Step 4: Harvest more useful data. Once you have the link list pruned down to just links you know exist, you can start to audit them. URL Profiler is a great tool for this, though you will need API keys with services like Majestic, Moz, Ahrefs, Alexa, and a few other sites if you want to make full use of it.
Once you have it set up with your keys, you should import your list of links from file. Then you can select the information you think will be relevant to the links and your auditing. Check boxes for important services like Majestic and Moz, and for metrics you might want, like site type, IP address, HTTP status to double-check from the previous step (or if you skipped the previous step) and social shares.
Click to run the thing and then let your computer work. It will take a while to harvest all of this data for all of your links, and the more links you have, the longer it will take.
Step 5: Analyze the links. You’ll have a ton of data to sort through to use for judging the links. You’ll want to hide some columns of data in the resulting spreadsheet, but some will be useful. Look at the PA and DA for the sites, ranks like Majestic’s flow ranks, and so forth.

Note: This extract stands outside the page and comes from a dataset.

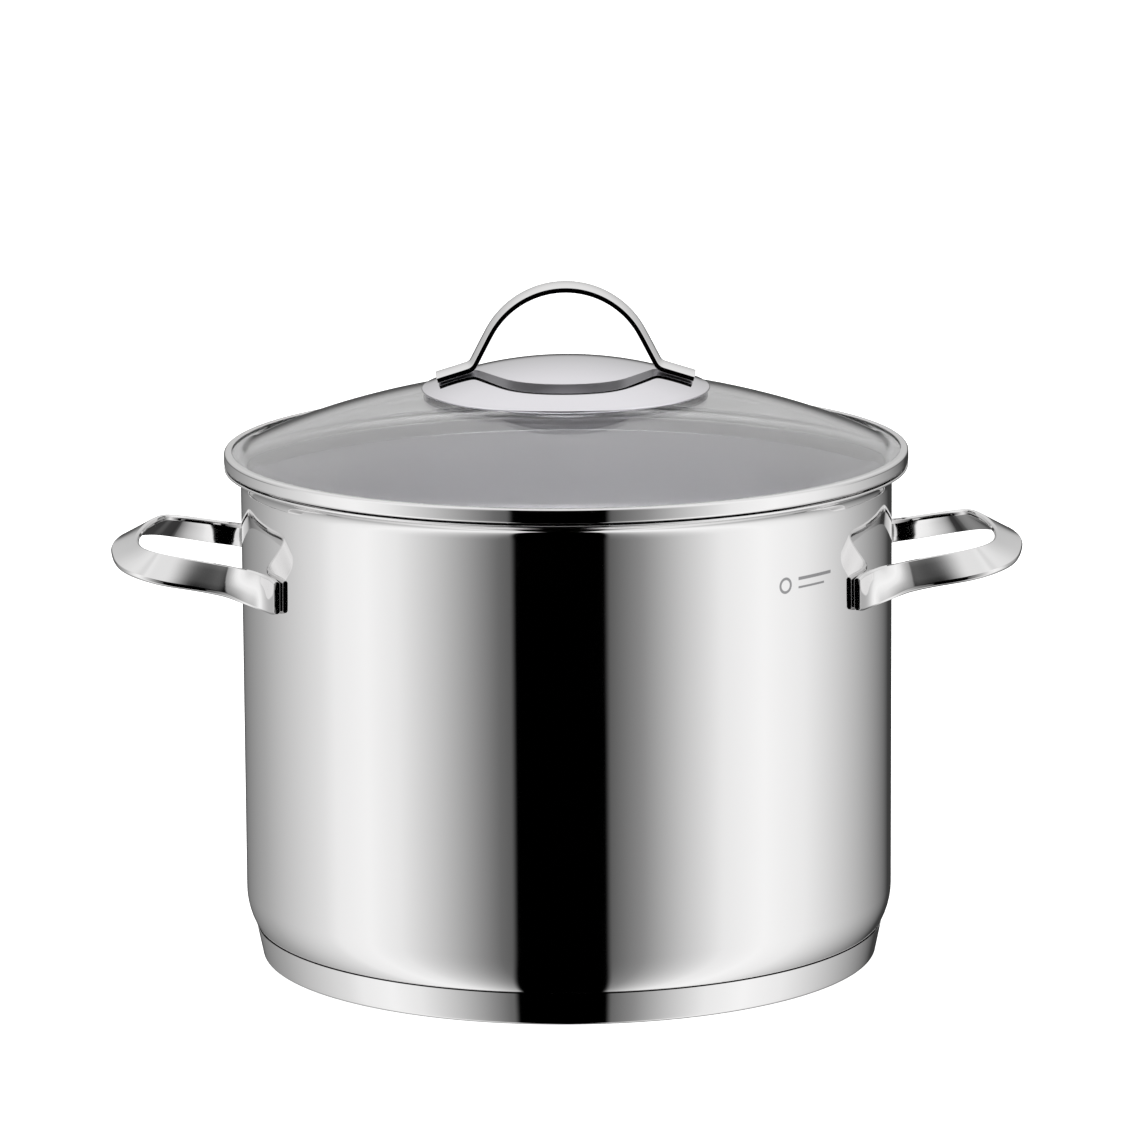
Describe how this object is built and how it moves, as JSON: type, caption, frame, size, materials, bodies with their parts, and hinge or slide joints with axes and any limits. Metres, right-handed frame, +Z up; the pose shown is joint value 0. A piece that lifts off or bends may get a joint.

If the link is nofollowed, it’s up to you if you want to ignore it. It shouldn’t be hurting you even if it’s a bad link, but it might be worth disavowing if it’s a spam link anyways.
Sort by anchor text and look for overused anchors or sketchy, unrelated anchor text. A lot of spam sites will just link to random sites with random keywords, and those links won’t seem to have anything in common with yours at all. Add them to your disavow list.
Check to see if any of your linking domains are all on the same IP. If you have a dozen different sites linking to you, but they’re all on the same IP, it could all be the same PBN or shady link network. You can bet Google frowns on links like that, so it can be good to remove them.
Most bad links will be obviously bad, and good links will be obviously good. In time, you’ll refine your ability to ID them at a glance. Keep the warning signs in mind and finish up your audit. Once your URL list is finished, you can upload it to the disavow tool straight away.